WORK TO BE COMPLETED - Say how many lines contain the string "three". Give no other output.

PROVIDED DATA -
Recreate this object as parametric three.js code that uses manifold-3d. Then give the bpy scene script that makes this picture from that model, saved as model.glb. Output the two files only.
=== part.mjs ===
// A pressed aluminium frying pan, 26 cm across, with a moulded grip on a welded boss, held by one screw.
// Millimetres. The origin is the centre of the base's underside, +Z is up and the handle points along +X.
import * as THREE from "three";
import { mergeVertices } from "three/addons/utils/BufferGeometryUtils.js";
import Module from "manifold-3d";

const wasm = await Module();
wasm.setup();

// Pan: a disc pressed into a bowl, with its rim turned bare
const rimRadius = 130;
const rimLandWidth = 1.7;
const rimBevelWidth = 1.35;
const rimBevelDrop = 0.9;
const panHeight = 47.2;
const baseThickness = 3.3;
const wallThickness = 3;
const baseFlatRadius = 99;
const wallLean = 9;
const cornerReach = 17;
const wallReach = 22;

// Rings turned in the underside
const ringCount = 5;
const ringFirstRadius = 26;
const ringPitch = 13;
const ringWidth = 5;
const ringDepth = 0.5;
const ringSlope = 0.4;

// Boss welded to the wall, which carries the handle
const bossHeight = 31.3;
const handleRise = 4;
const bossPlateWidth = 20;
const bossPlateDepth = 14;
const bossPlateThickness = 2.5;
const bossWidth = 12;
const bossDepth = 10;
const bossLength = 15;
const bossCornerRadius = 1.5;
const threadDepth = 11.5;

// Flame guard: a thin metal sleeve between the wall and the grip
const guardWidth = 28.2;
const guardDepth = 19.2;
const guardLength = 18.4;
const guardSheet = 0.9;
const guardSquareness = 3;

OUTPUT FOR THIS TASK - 3